New firms often build too many fields too early. That creates adoption problems because lawyers and staff stop trusting the form, skip fields, and revert to free-text notes.
Start with the fields that affect downstream operations:
The intake form is the first operational record in the firm. If matter type is wrong there, reporting is wrong later. If responsible attorney is missing there, supervision fails later. If fee arrangement is unclear there, billing staff will guess, and guesses become write-downs.
A durable workflow also has to survive the founder being unavailable for a day, a week, or longer. That means the intake status, conflict result, engagement stage, and matter-opening trigger must be visible in the system rather than inferred from inboxes or memory. Small firms usually discover this only after a handoff fails. By then, the problem is no longer administrative. It affects response times, client confidence, and cash collection.
The first three months should produce operating habits, not just a functioning website and a few signed matters. The firm’s risk profile is highest when billing, trust handling, and intake are live, but no monthly discipline exists yet.
The first month is for configuration and controlled testing.
Month two should move from setup into supervision.
A weekly matter review cadence matters more than a large reporting package. The firm needs to know which matters are stalled, which retainers need replenishment, which invoices remain unpaid, and where administrative work is accumulating.
This is also the right point to compare actual activity to the original operating assumptions. If the intake volume is acceptable but collection timing is weak, that’s a billing process problem, not a marketing problem. If consultations are happening but matters aren’t opening, the engagement package or fee communication may be the issue.
By month three, the firm has enough lived experience to revise workflows.
Early operations improve when the firm reviews one month of real workflow failure instead of six months of assumptions.
For a solo practice, the first 90 days are about replacing memory with systems. For a small firm, they’re about making sure every new employee can follow the same path. For a mid-size launch team or spinout, they’re about preventing shadow processes from taking root outside the platform.
By month four, many new firms have a full calendar and a thin bank balance. The usual cause is not lack of demand. It is a stack problem. Time is entered late, flat-fee matters are opened without consistent billing tags, retainers are not reviewed until they are nearly exhausted, and marketing sources sit in free-text fields that no report can group cleanly. A founder can work hard inside that system for six months and still not know which matters are funding the firm.

The first 180 days should produce a small operating scorecard that ties legal work to cash. A startup firm does not need a long KPI library. It needs a set of numbers the owner can review monthly without exporting data from five places and reconciling it by hand.
Start with five measures.
Caret Legal groups law-firm metrics into financial, operational, marketing, and client-experience categories and highlights measures such as revenue per lawyer, accounts receivable turnover, case cycle time, and referral volume. Its planning guidance is useful because it pushes firms to define which metrics indicate viability at 3, 6, and 12 months, instead of tracking everything the software can produce (Caret Legal on planning metrics for growth).
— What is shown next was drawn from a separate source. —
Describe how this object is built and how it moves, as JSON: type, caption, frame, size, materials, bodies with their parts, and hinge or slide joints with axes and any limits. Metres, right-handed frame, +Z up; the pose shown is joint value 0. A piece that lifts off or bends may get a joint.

Low utilization does not always mean weak demand. In small-firm audits, it often means lawyers are functioning as intake coordinators, invoice reviewers, and document chasers because the workflow was never standardized inside the platform.
Weak realization usually points to one of four causes. Time is not captured consistently. Bills are sent too late. Fee arrangements are mismatched to the actual work. Or attorneys are discounting after the matter is underway because the scope was never defined tightly enough.
Cash instability has its own pattern. A firm can look productive while still creating financial stress if invoicing lags, collections follow no cadence, or too much work sits in contingent, delayed, or underfunded matters. Busy calendars hide those problems for a while. Accounting does not.
The operational question is not which metric sounds impressive. It is whether the underlying data is reliable enough to act on.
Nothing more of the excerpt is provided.